Uma equipe de cientistas do Reino Unido deu um passo promissor rumo ao combate ao envelhecimento celular. Usando inteligência artificial, a startup Shift Bioscience identificou um único gene capaz de rejuvenescer células humanas em cerca de dez anos — sem os riscos comuns de outras abordagens do tipo. A descoberta foi validada em laboratório e, segundo os pesquisadores, poderá servir de base para medicamentos que preveniam ou revertam doenças crônicas associadas ao envelhecimento, como diabete, demência e problemas cardiovasculares.
Imagine uma célula humana com dez anos a menos. Agora, imagine milhões de células rejuvenescidas ao mesmo tempo, sem perder suas funções e sem se transformar em células-tronco, como ocorre com os polêmicos fatores de Yamanaka, conhecidos por sua potência — e também pelos riscos tumorais que carregam. Foi o que conseguiu a equipe da Shift Bioscience, ao descobrir o gene SB000: um fator único que reduz a idade biológica de diversos tipos de célula, mantendo sua identidade e segurança.
“A grande surpresa foi descobrir que não precisávamos de um coquetel de genes para rejuvenescer a célula. Um único gene foi suficiente para reverter vários marcadores de idade biológica sem empurrar a célula para um estado embrionário perigoso”, explica o cientista brasileiro Lucas Camilo, pesquisador da Shift e um dos responsáveis pelo estudo. Segundo ele, a descoberta simplifica o caminho para o desenvolvimento de terapias: reduz os riscos de segurança e acelera os trâmites regulatórios.
O segredo por trás do avanço foi o uso de ferramentas baseadas em inteligência artificial, como o relógio de envelhecimento de célula única — um algoritmo desenvolvido pelo próprio Lucas, capaz de medir com precisão a idade biológica de cada célula a partir do padrão de expressão dos seus genes.
A partir desse sistema, os pesquisadores introduziram um gene de cada vez nas células, observaram o comportamento de milhões delas e analisaram individualmente os resultados. “Entre mais de 1.500 genes avaliados, o SB000 produziu uma grande redução de idade, preservou a identidade celular e não provocou sinais de pluripotência indesejada. Quando repetimos o experimento em outro tipo de célula, o resultado foi ainda mais impressionante, o que confirmou que o efeito era robusto”, afirma.

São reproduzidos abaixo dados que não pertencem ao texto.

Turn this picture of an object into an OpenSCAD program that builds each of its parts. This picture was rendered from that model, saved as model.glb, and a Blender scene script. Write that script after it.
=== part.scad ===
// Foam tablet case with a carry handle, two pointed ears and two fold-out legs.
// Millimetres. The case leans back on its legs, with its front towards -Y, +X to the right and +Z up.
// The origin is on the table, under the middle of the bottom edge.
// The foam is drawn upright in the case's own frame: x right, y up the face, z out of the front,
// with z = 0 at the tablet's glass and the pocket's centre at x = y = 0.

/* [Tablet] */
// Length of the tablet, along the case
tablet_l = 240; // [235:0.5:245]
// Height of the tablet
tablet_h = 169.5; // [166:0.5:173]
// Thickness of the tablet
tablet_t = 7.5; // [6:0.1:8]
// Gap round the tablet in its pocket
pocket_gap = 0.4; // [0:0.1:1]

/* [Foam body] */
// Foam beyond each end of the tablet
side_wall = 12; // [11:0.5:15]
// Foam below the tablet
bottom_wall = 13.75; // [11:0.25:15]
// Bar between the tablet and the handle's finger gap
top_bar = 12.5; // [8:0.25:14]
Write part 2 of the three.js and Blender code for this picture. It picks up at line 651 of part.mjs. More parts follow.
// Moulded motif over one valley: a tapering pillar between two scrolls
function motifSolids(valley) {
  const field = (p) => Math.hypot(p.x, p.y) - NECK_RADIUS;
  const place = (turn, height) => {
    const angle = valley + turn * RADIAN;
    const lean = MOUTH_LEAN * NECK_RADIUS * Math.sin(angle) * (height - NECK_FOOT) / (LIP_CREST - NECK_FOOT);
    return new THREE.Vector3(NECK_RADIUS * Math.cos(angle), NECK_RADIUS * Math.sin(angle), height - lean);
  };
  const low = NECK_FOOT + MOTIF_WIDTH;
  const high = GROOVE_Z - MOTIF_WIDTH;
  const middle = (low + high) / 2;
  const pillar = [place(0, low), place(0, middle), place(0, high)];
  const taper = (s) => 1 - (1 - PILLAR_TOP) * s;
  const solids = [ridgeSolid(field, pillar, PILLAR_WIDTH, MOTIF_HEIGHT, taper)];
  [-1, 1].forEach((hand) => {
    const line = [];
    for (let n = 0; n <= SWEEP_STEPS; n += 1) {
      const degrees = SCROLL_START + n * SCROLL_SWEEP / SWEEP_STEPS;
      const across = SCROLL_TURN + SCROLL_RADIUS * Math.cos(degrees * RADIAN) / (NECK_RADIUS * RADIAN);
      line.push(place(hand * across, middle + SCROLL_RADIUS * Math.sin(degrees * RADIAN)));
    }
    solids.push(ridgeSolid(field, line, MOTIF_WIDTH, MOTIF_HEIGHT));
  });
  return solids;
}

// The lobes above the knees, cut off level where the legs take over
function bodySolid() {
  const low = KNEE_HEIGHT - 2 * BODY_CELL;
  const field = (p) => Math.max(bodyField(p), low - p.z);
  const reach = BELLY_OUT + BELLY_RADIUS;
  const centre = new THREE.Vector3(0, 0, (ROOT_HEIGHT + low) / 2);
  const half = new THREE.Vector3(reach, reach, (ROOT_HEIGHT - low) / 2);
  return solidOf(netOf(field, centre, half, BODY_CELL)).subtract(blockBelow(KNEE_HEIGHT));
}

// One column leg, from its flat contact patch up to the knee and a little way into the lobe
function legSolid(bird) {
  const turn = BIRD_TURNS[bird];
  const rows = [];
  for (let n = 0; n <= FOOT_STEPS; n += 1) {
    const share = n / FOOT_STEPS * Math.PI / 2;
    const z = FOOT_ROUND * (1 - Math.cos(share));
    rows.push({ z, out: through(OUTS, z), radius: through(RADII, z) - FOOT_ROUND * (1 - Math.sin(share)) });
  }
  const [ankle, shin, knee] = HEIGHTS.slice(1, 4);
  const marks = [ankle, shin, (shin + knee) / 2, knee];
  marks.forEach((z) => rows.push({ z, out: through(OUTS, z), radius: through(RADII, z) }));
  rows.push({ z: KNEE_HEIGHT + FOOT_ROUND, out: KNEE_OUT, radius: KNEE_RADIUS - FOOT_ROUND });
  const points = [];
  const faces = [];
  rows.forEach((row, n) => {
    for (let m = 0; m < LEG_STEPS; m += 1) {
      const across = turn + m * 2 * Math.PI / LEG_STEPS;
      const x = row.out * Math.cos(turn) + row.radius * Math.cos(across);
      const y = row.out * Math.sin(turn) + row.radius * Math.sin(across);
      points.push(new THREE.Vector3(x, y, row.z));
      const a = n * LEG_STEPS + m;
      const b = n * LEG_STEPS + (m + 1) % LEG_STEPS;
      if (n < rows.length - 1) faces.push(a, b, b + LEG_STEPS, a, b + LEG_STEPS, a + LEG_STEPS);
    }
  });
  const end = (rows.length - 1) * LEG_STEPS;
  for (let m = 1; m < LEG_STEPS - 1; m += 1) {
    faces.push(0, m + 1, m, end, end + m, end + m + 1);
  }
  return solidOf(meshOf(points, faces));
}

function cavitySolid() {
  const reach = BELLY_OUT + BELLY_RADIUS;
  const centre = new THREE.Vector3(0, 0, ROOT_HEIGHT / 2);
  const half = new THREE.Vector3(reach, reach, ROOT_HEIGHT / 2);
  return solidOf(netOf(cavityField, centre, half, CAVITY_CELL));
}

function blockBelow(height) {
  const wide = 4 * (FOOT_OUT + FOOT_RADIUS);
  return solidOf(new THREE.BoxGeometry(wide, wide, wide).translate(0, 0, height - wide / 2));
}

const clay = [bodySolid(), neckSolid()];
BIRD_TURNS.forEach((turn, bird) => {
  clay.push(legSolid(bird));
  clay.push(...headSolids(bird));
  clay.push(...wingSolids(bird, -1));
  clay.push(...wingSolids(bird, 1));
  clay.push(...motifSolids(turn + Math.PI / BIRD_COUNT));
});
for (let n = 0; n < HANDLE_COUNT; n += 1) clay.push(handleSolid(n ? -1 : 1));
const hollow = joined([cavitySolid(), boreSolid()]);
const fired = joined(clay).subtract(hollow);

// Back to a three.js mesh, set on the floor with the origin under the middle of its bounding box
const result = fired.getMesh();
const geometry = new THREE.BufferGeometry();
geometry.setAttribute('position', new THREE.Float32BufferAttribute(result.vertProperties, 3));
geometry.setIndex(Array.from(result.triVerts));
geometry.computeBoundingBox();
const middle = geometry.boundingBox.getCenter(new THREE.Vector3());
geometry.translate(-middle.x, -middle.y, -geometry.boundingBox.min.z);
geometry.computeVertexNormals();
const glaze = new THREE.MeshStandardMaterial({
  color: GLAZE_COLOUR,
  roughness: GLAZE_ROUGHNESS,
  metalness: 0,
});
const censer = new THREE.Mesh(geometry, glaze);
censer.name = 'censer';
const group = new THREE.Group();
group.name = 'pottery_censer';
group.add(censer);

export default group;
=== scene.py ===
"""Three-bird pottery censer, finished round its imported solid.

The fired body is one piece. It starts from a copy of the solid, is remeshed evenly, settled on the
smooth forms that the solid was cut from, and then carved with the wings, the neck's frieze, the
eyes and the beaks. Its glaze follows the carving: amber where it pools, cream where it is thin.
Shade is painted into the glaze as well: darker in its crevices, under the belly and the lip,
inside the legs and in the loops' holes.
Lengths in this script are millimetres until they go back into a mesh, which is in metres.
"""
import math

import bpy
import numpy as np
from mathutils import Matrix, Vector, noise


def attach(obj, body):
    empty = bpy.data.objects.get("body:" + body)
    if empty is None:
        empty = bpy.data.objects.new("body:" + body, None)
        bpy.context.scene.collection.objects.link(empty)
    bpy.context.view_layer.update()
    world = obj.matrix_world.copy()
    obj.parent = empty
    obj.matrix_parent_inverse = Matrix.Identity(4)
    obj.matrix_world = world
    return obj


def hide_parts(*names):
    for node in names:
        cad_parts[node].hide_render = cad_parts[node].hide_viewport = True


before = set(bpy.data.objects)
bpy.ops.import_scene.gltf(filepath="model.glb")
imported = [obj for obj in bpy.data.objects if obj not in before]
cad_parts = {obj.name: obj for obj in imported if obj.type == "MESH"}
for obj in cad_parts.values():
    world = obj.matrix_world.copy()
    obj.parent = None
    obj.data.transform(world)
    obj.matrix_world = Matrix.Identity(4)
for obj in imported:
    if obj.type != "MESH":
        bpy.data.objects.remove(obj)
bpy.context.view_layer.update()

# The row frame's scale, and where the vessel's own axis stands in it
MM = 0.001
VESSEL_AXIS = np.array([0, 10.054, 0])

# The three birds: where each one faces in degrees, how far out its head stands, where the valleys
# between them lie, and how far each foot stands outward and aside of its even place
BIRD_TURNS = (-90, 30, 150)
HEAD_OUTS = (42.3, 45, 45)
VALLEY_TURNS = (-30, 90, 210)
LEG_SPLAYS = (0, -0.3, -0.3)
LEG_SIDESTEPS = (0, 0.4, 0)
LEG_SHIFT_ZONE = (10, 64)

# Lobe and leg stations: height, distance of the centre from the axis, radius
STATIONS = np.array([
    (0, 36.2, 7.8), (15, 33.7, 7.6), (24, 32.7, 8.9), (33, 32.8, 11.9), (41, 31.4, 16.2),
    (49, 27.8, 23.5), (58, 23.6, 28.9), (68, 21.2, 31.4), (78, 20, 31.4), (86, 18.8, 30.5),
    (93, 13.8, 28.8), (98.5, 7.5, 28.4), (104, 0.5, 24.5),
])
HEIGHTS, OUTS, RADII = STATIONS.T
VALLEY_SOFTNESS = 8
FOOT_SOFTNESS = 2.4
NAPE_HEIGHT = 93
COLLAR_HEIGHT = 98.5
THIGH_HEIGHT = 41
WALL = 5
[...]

Além do relógio de envelhecimento, a equipe utilizou uma ferramenta complementar chamada “célula virtual”, um modelo computacional treinado para simular o comportamento de uma célula com base na atividade de milhares de genes. Essa plataforma permitiu testar, no computador, milhões de combinações e prever quais genes poderiam rejuvenescê-la. “Isso economiza meses ou anos de testes laboratoriais. A mesma tecnologia poderá futuramente ser adaptada para descobrir alvos terapêuticos em outras doenças”, destaca Lucas.
Objetivo
O envelhecimento celular é considerado a principal causa das doenças modernas. Com o tempo, as células acumulam danos, perdem eficiência e favorecem o surgimento de quadros como osteoartrite, doenças cardiovasculares, diabete tipo 2, demência e até alguns tipos de câncer. Por isso, ao reverter a idade biológica das células, os cientistas esperam desenvolver terapias que ajudem a prevenir ou tratar uma ampla gama de enfermidades associadas ao avanço da idade. “Nosso objetivo é desenvolver medicamentos que não tratem apenas os sintomas, mas que atuem na causa de origem da maioria das doenças crônicas: o envelhecimento”, diz o pesquisador.

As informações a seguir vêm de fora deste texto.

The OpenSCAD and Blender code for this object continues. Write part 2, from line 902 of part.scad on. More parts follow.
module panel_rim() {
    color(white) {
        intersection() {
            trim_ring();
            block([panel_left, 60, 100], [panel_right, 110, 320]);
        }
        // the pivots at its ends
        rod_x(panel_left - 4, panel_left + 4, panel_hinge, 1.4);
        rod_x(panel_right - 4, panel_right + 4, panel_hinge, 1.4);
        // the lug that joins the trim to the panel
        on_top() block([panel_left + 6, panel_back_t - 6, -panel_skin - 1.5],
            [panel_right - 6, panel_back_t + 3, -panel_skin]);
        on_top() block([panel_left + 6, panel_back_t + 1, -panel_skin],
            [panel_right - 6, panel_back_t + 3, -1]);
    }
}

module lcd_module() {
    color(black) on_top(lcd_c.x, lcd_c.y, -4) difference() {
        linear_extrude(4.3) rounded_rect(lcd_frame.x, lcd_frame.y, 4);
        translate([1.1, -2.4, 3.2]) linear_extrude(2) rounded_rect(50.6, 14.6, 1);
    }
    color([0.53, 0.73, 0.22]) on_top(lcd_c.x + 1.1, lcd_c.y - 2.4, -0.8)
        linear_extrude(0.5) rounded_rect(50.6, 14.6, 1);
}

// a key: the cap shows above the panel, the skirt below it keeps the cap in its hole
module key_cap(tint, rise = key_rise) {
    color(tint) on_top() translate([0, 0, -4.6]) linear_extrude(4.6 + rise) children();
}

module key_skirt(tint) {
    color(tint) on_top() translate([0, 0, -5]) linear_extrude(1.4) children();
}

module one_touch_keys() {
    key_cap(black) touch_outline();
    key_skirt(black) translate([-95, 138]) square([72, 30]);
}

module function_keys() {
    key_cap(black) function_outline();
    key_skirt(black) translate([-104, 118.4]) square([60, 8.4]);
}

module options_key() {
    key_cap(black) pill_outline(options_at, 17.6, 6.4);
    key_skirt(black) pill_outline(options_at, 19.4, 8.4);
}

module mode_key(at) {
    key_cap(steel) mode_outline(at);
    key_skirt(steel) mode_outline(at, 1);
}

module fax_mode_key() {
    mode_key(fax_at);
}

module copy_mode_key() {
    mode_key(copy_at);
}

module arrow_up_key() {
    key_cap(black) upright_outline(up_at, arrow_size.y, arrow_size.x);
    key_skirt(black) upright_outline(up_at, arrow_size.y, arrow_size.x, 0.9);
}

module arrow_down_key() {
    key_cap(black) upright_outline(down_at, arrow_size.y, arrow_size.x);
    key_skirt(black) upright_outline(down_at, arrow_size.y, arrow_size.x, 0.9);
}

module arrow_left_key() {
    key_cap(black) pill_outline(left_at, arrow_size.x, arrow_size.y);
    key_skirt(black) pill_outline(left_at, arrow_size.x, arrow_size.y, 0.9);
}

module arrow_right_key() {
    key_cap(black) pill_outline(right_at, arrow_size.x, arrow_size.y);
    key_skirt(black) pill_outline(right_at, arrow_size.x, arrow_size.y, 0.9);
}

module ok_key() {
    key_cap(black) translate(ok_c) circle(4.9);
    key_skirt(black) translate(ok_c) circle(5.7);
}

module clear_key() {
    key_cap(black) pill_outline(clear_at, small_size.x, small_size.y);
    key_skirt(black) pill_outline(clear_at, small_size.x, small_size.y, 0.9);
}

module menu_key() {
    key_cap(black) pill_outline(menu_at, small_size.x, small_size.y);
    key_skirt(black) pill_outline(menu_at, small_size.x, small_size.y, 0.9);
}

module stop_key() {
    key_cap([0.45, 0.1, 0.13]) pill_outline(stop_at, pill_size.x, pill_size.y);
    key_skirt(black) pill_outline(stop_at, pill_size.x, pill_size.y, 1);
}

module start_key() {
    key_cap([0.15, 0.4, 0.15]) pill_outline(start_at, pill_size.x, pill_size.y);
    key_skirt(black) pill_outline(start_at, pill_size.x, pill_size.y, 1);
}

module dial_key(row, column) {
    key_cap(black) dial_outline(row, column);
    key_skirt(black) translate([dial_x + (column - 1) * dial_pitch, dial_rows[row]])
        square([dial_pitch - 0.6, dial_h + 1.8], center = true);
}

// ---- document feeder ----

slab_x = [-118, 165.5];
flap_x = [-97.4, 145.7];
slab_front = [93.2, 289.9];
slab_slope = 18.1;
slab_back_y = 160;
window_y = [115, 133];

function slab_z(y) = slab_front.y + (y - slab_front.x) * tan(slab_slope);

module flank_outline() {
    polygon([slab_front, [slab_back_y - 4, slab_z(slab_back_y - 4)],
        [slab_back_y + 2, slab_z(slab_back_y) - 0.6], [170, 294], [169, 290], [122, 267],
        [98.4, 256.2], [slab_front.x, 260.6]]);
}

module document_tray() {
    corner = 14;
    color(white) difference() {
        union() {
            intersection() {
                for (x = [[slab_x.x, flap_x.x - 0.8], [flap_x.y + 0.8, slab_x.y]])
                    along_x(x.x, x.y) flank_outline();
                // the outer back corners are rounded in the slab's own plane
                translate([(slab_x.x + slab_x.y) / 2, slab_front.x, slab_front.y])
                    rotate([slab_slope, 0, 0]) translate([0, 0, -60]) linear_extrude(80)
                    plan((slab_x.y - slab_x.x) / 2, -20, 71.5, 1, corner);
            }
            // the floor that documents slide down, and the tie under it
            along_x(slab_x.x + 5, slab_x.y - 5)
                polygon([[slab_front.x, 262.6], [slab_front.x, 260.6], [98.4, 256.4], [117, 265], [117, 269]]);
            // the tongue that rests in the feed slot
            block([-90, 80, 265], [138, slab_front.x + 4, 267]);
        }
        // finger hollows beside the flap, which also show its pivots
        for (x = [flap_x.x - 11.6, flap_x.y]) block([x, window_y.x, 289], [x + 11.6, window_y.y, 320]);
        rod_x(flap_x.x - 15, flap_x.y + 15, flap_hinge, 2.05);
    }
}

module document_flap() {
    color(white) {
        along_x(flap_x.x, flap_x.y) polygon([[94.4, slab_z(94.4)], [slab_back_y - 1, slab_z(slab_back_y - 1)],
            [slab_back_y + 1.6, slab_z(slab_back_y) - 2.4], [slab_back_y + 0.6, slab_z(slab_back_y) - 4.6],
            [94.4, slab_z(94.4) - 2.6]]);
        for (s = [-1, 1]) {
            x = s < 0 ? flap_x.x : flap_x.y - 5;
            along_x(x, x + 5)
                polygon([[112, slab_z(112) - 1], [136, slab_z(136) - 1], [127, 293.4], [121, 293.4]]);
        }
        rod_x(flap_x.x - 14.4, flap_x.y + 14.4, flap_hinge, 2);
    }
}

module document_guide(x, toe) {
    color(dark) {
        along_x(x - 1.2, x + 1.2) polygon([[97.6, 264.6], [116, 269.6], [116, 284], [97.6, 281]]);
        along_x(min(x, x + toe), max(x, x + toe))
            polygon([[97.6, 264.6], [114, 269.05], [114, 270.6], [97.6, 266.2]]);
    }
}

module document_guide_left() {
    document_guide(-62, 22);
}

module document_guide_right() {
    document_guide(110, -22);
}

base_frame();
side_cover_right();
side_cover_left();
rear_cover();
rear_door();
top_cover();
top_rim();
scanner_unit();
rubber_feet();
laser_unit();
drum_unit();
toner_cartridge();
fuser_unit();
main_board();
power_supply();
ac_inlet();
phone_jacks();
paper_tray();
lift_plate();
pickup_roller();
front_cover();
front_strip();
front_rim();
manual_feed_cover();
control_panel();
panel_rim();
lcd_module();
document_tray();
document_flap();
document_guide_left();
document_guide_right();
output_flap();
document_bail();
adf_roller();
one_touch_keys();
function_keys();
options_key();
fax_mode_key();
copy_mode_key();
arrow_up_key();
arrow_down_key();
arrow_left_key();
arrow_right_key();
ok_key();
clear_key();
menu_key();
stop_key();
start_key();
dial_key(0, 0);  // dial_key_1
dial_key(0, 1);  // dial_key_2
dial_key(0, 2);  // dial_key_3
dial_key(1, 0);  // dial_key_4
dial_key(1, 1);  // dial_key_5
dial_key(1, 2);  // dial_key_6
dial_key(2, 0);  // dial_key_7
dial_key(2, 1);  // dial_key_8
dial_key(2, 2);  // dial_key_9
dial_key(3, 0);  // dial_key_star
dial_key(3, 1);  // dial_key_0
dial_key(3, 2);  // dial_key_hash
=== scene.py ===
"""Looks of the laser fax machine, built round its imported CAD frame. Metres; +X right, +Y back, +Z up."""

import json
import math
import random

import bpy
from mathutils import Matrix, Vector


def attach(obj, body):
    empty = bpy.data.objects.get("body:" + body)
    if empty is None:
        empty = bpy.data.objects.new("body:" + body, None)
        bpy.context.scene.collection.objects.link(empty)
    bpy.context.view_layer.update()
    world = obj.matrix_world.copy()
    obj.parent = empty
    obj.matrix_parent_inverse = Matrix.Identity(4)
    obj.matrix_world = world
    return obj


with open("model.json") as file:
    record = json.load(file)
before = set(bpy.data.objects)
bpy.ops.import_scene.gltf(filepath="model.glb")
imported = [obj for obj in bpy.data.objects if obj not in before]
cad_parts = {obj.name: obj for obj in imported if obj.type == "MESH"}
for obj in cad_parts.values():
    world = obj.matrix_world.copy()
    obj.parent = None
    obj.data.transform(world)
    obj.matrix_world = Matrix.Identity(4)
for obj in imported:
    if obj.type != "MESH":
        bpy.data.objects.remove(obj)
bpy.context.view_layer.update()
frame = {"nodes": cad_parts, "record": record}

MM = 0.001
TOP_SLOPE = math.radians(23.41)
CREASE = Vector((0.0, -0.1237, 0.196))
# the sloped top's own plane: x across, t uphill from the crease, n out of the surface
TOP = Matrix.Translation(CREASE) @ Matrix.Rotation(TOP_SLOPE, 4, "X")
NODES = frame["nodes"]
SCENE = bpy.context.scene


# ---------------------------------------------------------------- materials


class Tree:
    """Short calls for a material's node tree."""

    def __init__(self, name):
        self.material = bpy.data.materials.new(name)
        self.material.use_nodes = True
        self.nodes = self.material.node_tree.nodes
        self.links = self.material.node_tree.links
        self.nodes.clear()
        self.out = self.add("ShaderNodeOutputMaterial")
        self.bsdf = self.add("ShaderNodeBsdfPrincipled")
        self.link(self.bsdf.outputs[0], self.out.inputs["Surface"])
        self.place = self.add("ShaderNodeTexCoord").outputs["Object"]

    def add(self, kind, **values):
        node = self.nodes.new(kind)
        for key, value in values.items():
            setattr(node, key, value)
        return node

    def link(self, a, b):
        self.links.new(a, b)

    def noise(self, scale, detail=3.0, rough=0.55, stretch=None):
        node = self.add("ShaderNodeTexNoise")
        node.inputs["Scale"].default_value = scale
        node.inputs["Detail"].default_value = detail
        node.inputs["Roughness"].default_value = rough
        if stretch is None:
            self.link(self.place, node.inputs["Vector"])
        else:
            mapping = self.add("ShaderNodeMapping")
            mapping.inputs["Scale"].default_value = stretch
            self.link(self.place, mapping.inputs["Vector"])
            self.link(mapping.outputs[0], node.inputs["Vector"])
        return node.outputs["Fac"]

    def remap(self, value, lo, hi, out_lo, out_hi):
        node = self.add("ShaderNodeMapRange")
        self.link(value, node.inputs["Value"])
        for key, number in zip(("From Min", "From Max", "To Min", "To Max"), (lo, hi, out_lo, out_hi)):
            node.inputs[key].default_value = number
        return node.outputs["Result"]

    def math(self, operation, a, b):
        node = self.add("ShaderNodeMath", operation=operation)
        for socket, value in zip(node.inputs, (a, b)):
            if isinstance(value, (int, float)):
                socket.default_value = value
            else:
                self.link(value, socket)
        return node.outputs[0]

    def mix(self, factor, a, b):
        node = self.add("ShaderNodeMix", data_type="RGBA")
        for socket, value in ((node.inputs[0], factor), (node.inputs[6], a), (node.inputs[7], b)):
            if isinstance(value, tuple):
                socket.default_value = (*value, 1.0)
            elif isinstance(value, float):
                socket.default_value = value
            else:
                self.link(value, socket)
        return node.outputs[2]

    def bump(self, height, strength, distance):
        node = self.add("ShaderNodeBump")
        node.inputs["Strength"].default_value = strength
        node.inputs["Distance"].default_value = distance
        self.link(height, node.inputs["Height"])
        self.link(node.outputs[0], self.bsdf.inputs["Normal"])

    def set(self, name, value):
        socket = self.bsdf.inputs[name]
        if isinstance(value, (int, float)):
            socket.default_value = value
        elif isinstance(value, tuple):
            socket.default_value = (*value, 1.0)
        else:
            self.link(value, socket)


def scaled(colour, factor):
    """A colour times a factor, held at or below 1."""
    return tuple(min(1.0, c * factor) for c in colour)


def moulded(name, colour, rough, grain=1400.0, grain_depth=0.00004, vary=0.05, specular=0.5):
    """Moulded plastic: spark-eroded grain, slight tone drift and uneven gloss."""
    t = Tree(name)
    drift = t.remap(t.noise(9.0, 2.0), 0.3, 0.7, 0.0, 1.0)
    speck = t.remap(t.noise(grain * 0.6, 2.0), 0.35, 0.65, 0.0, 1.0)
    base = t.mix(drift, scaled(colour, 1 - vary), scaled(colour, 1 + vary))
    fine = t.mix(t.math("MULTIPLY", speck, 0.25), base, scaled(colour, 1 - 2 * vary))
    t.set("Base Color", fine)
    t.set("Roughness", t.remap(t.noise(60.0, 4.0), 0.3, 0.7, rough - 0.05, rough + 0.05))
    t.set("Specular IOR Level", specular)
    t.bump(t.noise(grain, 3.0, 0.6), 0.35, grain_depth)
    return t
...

Os próximos passos da Shift envolvem iniciar, nos próximos meses, testes em camundongos para validar a segurança e a eficácia da intervenção genética em organismos completos. Se os resultados forem positivos, a empresa espera avançar para estudos clínicos em humanos nos próximos anos.

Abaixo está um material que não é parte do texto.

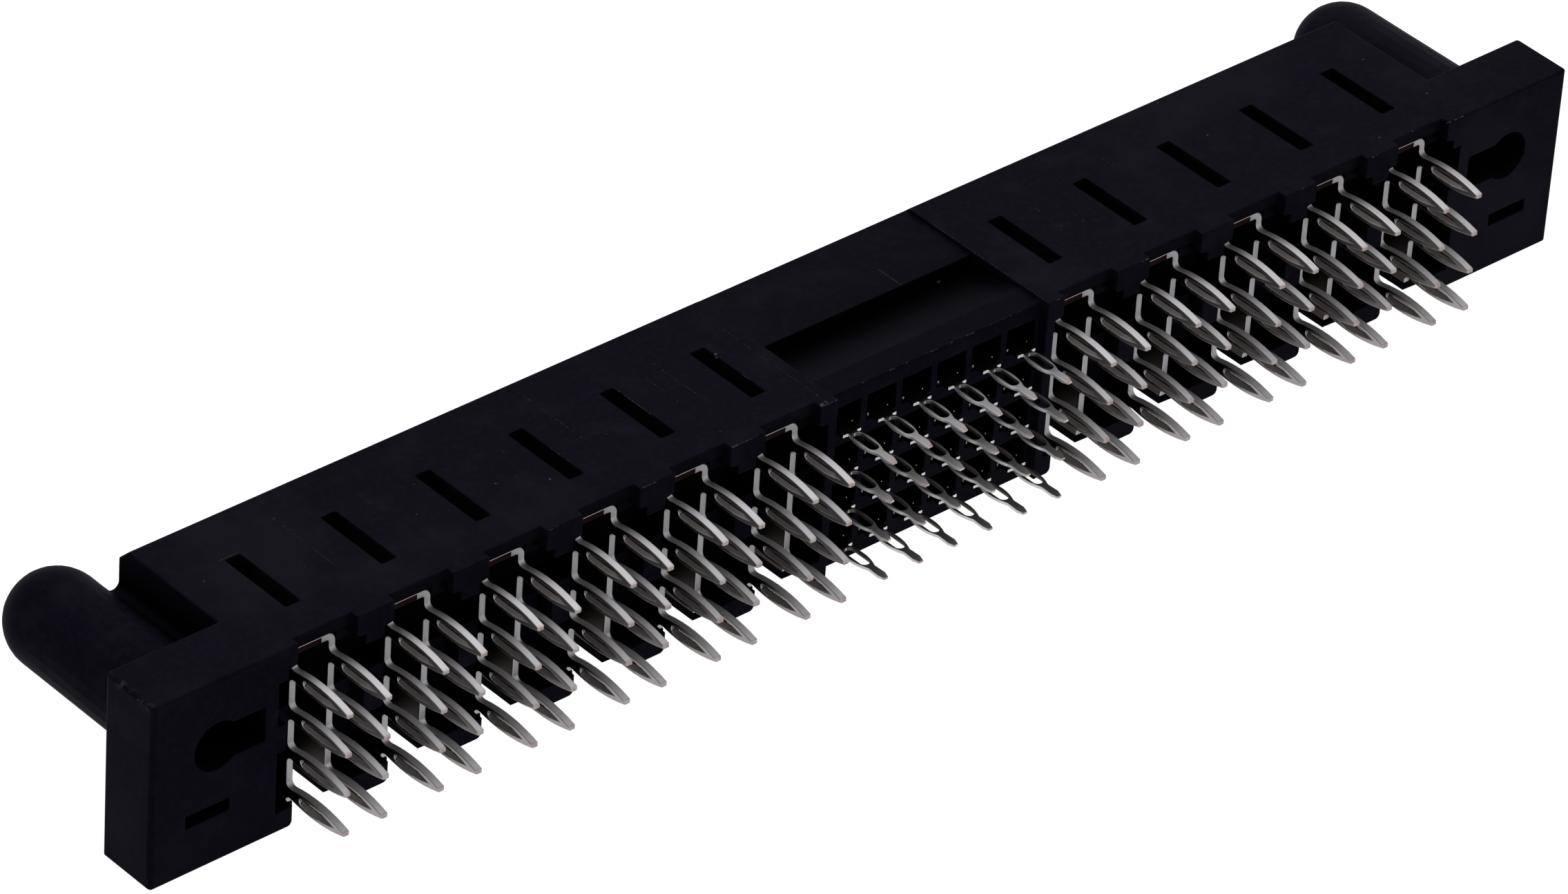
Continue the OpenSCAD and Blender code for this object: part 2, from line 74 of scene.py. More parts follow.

A publicação científica que detalha os dados completos do experimento deve ser disponibilizada em versão preprint (prévia) até a primeira semana de junho.
O que significa rejuvenescer uma célula?
Rejuvenescer, neste contexto, não é deixar a célula “com cara de jovem”, mas sim restaurar seu funcionamento ao estado de uma célula mais nova: com divisão mais eficiente, menos danos no DNA, menor inflamação e maior capacidade de resposta a estímulos. Isso é medido por “relógios biológicos”, que observam alterações no padrão de expressão gênica ou na metilação do DNA — como se o corpo tivesse seu próprio calendário interno, que a ciência começa a aprender a atrasar. Doenças como Alzheimer, diabete tipo 2, doenças cardíacas, artrite e alguns cânceres têm como causa, o envelhecimento celular.